En su pirámide, Maslow postuló un orden de jerarquía de las necesidades humanas. Más allá de la historia, las instituciones u otros constructos sociales, buscamos satisfacer las necesidades fisiológicas que nos mantienen con vida y nos permiten continuar la especie. En primer lugar, agua, alimentos, dormir, sexo, etc., porque sin estas, nuestra supervivencia podría verse comprometida; en segundo lugar irían otras no menos importantes, como la seguridad personal. Puestos a elegir, los humanos estarían dispuestos a sacrificar cualquier necesidad, o aspiración que se encuentre sobre ellas, de ahí que cualquier análisis que parta de la premisa de derechos, o creaciones institucionales humanas, queda relegado.
No es posible entender el triunfo de Nayib Bukele, si no es a partir del colapso de un modelo de gestión política partidaria que le falló a la sociedad salvadoreña al momento de garantizarle una seguridad que fue desafiada y anulada por las bandas; sin distinciones ideológicas, pues tanto falló una derecha signada como responsable de toda la desigualdad social, como una izquierda supuestamente redentora, que devino en la más trágica de todas las comedias.
Más allá de su truculencia mediática, el manejo mefistofélico de la comunicación en todas sus variables y los arrebatos de gorilismo, sobrevuela sobre todas las cosas una dicotomía irresoluble; una sobre la que hoy ha tenido que decidir la sociedad salvadoreña, pero que ha estado presente y vigente, orbitando sobre todas las sociedades de la historia: seguridad vs. libertad.
Aquí lo de menos es el desguañangue constitucional; el manejo (previo y post) electoral de Bukele; la altísima tasa de abstención y opacidad del conteo; su autoproclamación desde un balcón de Palacio sin siquiera haber comenzado el escrutinio, etc., porque, no nos engañemos, el hombre ganó -y por mucho- y discutir porcentajes es bizantino.
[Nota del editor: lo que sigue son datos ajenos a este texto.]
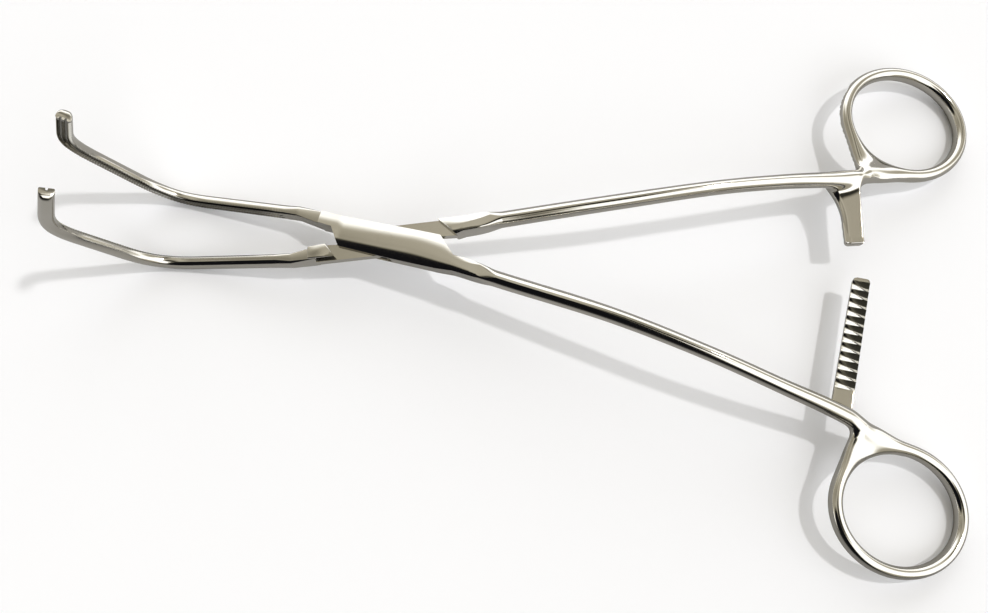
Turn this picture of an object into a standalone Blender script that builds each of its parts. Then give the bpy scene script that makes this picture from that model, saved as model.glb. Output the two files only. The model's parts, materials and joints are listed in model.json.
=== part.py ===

Aquí lo importante (y preocupante) son los estruendosos aplausos (dentro y fuera).
Lo que llama a reflexión es la euforia con la que muchos celebran la muerte de la democracia -vamos, que ya lo vimos en Weimar y sabemos el resultado-; lo que aterra y mete miedo es la despreocupación e indiferencia de la mayoría frente a la vulneración sistemática, organizada y teatral de los derechos humanos de decenas de miles; el ninguneo del debido proceso; la concepción desechable del Estado de derecho. Y, sobre todo, la hipocresía de muchos de los que hoy protestan y se indignan, y que sin embargo guardan silencio ante los atropellos cometidos en Nicaragua y Venezuela.
Lo que queda claro es que, a nivel de ciudadanía no somos mejores que las generaciones que nos antecedieron, esas que gritaron “¡Horacio Vásquez, o que entre el mar!”; las que celebraron el cambio de nombre a “Ciudad Trujillo”; las que coreaban “Con votos o con botas”. La gente está perdiendo la fe en la democracia, y, ante el fracaso del sistema en satisfacer y garantizar sus necesidades mínimas, está dispuesta a sacrificar libertades y derechos a cambio de orden, seguridad y tranquilidad, al precio que sea.
Preocupa, porque ya hemos visto esto antes… y sabemos cómo termina.